Task details
Your answer should be a single number: the count of lines containing the string "axes".

Data section
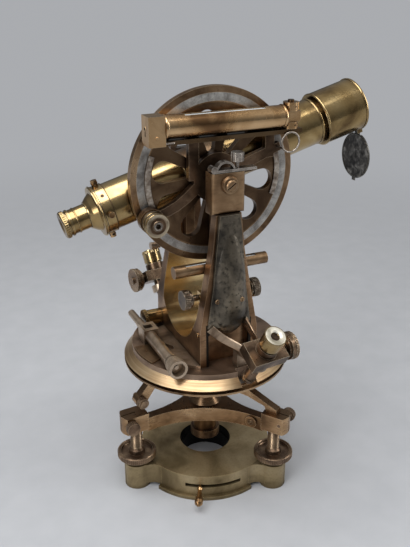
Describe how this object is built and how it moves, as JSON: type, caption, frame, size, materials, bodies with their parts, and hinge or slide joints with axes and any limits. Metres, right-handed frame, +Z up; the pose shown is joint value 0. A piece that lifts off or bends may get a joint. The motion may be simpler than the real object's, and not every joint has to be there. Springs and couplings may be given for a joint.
{
  "type": "theodolite",
  "caption": "Brass transit theodolite: tilting telescope with spoked vertical circle in a yoke, altitude level, reading microscopes, divided horizontal circle and a locking three screw base.",
  "frame": {"origin": "centre of the fixing thread at the foot of the base, on the plane the base stands on", "axes": "+Z up along the vertical axis; the trunnion axis lies along Y; the telescope swings in the XZ plane and its object end points to +X at rest; the vertical circle is on the -Y side"},
  "size_m": [0.3297, 0.2626, 0.4206],
  "materials": {
    "olive_brass": "aged, half worn lacquer over brass, olive with dark grime",
    "bronze": "brown bronzed brass, worn to gold at the edges",
    "dark_bronze": "dark brown bronzing, smooth",
    "brass": "warm lacquered brass with brown stains",
    "yellow_brass": "polished yellow brass, spotted",
    "rust": "red brown tarnish, matt",
    "silver": "grained silver, matt",
    "crackle": "black crackle paint, worn",
    "glass": "clear glass, slightly green"
  },
  "bodies": {
    "base": {"base_plate": "olive_brass", "bottom_plate": "olive_brass", "tribrach": "bronze", "pinch_screws": "rust", "centre_nut": "rust", "lower_clamp": "bronze"},
    "lock": {"locking_plate": "dark_bronze", "locking_lever": "brass"},
    "foot_screw_1": {"foot_screw_1": "rust"},
    "foot_screw_2": {"foot_screw_2": "rust"},
    "foot_screw_3": {"foot_screw_3": "rust"},
    "lower_tangent_screw": {"lower_tangent_screw": "rust"},
    "limb": {"limb": "dark_bronze", "horizontal_scale": "silver"},
    "alidade": {"alidade_plate": "brass", "alidade_axis": "dark_bronze", "standards": "bronze", "standard_covers": "crackle", "bearing_blocks": "bronze", "bearing_caps": "bronze", "plate_level_case": "bronze", "plate_level_vial": "glass", "microscope_brackets": "brass", "microscopes": "brass", "tangent_bracket": "brass", "plate_cover": "bronze", "telescope_clamp_arm": "bronze"},
    "micrometer_a": {"micrometer_drum_a": "silver"},
    "micrometer_b": {"micrometer_drum_b": "silver"},
    "microscope_eyepiece_a": {"microscope_eyepiece_a": "yellow_brass"},
    "microscope_eyepiece_b": {"microscope_eyepiece_b": "yellow_brass"},
    "upper_clamp_knob": {"upper_clamp_knob": "yellow_brass"},
    "upper_tangent_screw": {"upper_tangent_screw": "brass"},
    "clip_front": {"trunnion_clip_front": "silver"},
    "clip_back": {"trunnion_clip_back": "silver"},
    "thumbscrew_front": {"clip_thumbscrew_front": "silver"},
    "thumbscrew_back": {"clip_thumbscrew_back": "silver"},
    "telescope_tangent_screw": {"telescope_tangent_screw": "brass"},
    "telescope": {"telescope_centre": "bronze", "vertical_circle": "bronze", "circle_scale": "silver", "telescope_tube": "yellow_brass", "reticle_screws": "brass", "eyepiece_mount": "yellow_brass"},
    "telescope_eyepiece": {"telescope_eyepiece": "yellow_brass"},
    "object_slide": {"dew_cap": "yellow_brass", "objective_lens": "glass"},
    "objective_cover": {"objective_cover": "crackle"},
    "focus_knob": {"focus_knob": "brass"},
    "index": {"index_frame": "dark_bronze", "verniers": "silver", "reader_ring": "silver", "level_bar": "brass", "level_tube": "brass", "level_vial": "glass", "level_nuts": "brass"},
    "reader": {"reader": "yellow_brass"},
    "clip_screw_left": {"clip_screw_left": "silver"},
    "clip_screw_right": {"clip_screw_right": "silver"}
  },
  "joints": [
    {"name": "lock_turn", "type": "hinge", "parent": "base", "child": "lock", "pos_m": [0, 0, 0.01585], "axis": [0, 0, 1], "range_deg": [-9, 32]},
    {"name": "foot_screw_1_turn", "type": "hinge", "parent": "base", "child": "foot_screw_1", "pos_m": [0.03518, 0.07683, 0.039], "axis": [0, 0, 1], "continuous": true},
    {"name": "foot_screw_2_turn", "type": "hinge", "parent": "base", "child": "foot_screw_2", "pos_m": [-0.08413, -0.00795, 0.039], "axis": [0, 0, 1], "continuous": true},
    {"name": "foot_screw_3_turn", "type": "hinge", "parent": "base", "child": "foot_screw_3", "pos_m": [0.04895, -0.06888, 0.039], "axis": [0, 0, 1], "continuous": true},
    {"name": "lower_tangent_turn", "type": "hinge", "parent": "base", "child": "lower_tangent_screw", "pos_m": [-0.07865, -0.00743, 0.103], "axis": [0.0941, -0.9956, 0], "continuous": true},
    {"name": "limb_turn", "type": "hinge", "parent": "base", "child": "limb", "pos_m": [0, 0, 0.12], "axis": [0, 0, 1], "continuous": true},
    {"name": "alidade_turn", "type": "hinge", "parent": "limb", "child": "alidade", "pos_m": [0, 0, 0.1412], "axis": [0, 0, 1], "continuous": true},
    {"name": "micrometer_a_turn", "type": "hinge", "parent": "alidade", "child": "micrometer_a", "pos_m": [0.01212, -0.10636, 0.18739], "axis": [0.9936, 0.1132, 0], "continuous": true},
    {"name": "microscope_eyepiece_a_slide", "type": "slide", "parent": "alidade", "child": "microscope_eyepiece_a", "axis": [0.0608, -0.5338, 0.8434], "range_m": [-0.0018, 0.003]},
    {"name": "micrometer_b_turn", "type": "hinge", "parent": "alidade", "child": "micrometer_b", "pos_m": [-0.01212, 0.10636, 0.18739], "axis": [-0.9936, -0.1132, 0], "continuous": true},
    {"name": "microscope_eyepiece_b_slide", "type": "slide", "parent": "alidade", "child": "microscope_eyepiece_b", "axis": [-0.0608, 0.5338, 0.8434], "range_m": [-0.0018, 0.003]},
    {"name": "upper_clamp_turn", "type": "hinge", "parent": "alidade", "child": "upper_clamp_knob", "pos_m": [-0.0313, 0.05, 0.1647], "axis": [1, 0, 0], "range_deg": [-180, 180]},
    {"name": "upper_tangent_turn", "type": "hinge", "parent": "alidade", "child": "upper_tangent_screw", "pos_m": [-0.057, -0.047, 0.1632], "axis": [0, 1, 0], "continuous": true},
    {"name": "clip_front_lift", "type": "hinge", "parent": "alidade", "child": "clip_front", "pos_m": [-0.0146, -0.04865, 0.3515], "axis": [0, -1, 0], "range_deg": [0, 100]},
    {"name": "thumbscrew_front_turn", "type": "hinge", "parent": "clip_front", "child": "thumbscrew_front", "pos_m": [0.01, -0.04865, 0.351], "axis": [0, 0, 1], "continuous": true},
    {"name": "clip_back_lift", "type": "hinge", "parent": "alidade", "child": "clip_back", "pos_m": [-0.0146, 0.04865, 0.3515], "axis": [0, -1, 0], "range_deg": [0, 100]},
    {"name": "thumbscrew_back_turn", "type": "hinge", "parent": "clip_back", "child": "thumbscrew_back", "pos_m": [0.01, 0.04865, 0.351], "axis": [0, 0, 1], "continuous": true},
    {"name": "telescope_tangent_turn", "type": "hinge", "parent": "alidade", "child": "telescope_tangent_screw", "pos_m": [0, 0.0392, 0.2521], "axis": [1, 0, 0], "continuous": true},
    {"name": "telescope_elevation", "type": "hinge", "parent": "alidade", "child": "telescope", "pos_m": [0, 0, 0.337], "axis": [0, -1, 0], "range_deg": [-60, 209]},
    {"name": "eyepiece_focus", "type": "slide", "parent": "telescope", "child": "telescope_eyepiece", "axis": [-0.9627, 0, -0.2706], "range_m": [-0.0003, 0.006]},
    {"name": "object_slide_focus", "type": "slide", "parent": "telescope", "child": "object_slide", "axis": [0.9627, 0, 0.2706], "range_m": [-0.0024, 0.0071]},
    {"name": "objective_cover_swing", "type": "hinge", "parent": "object_slide", "child": "objective_cover", "pos_m": [0.18391, 0.011, 0.35826], "axis": [0, -1, 0], "range_deg": [-60, 195]},
    {"name": "focus_turn", "type": "hinge", "parent": "telescope", "child": "focus_knob", "pos_m": [0.07124, 0.038, 0.35702], "axis": [0, 1, 0], "range_deg": [-95, 275]},
    {"name": "index_tilt", "type": "hinge", "parent": "alidade", "child": "index", "pos_m": [0, 0, 0.337], "axis": [0, 1, 0], "range_deg": [-1.5, 1.5]},
    {"name": "reader_focus", "type": "slide", "parent": "index", "child": "reader", "axis": [0, 1, 0], "range_m": [-0.002, 0.0018]},
    {"name": "clip_screw_left_slide", "type": "slide", "parent": "alidade", "child": "clip_screw_left", "axis": [1, 0, 0], "range_m": [-0.0031, 0.0031]},
    {"name": "clip_screw_right_slide", "type": "slide", "parent": "alidade", "child": "clip_screw_right", "axis": [1, 0, 0], "range_m": [-0.0031, 0.0031]}
  ],
  "couplings": [
    {"joint": "focus_turn", "follows": "object_slide_focus", "rad_per_m": 666.67},
    {"joint": "clip_screw_left_slide", "follows": "index_tilt", "m_per_rad": -0.1154},
    {"joint": "clip_screw_right_slide", "follows": "index_tilt", "m_per_rad": -0.1154}
  ]
}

Solution to this exercise
2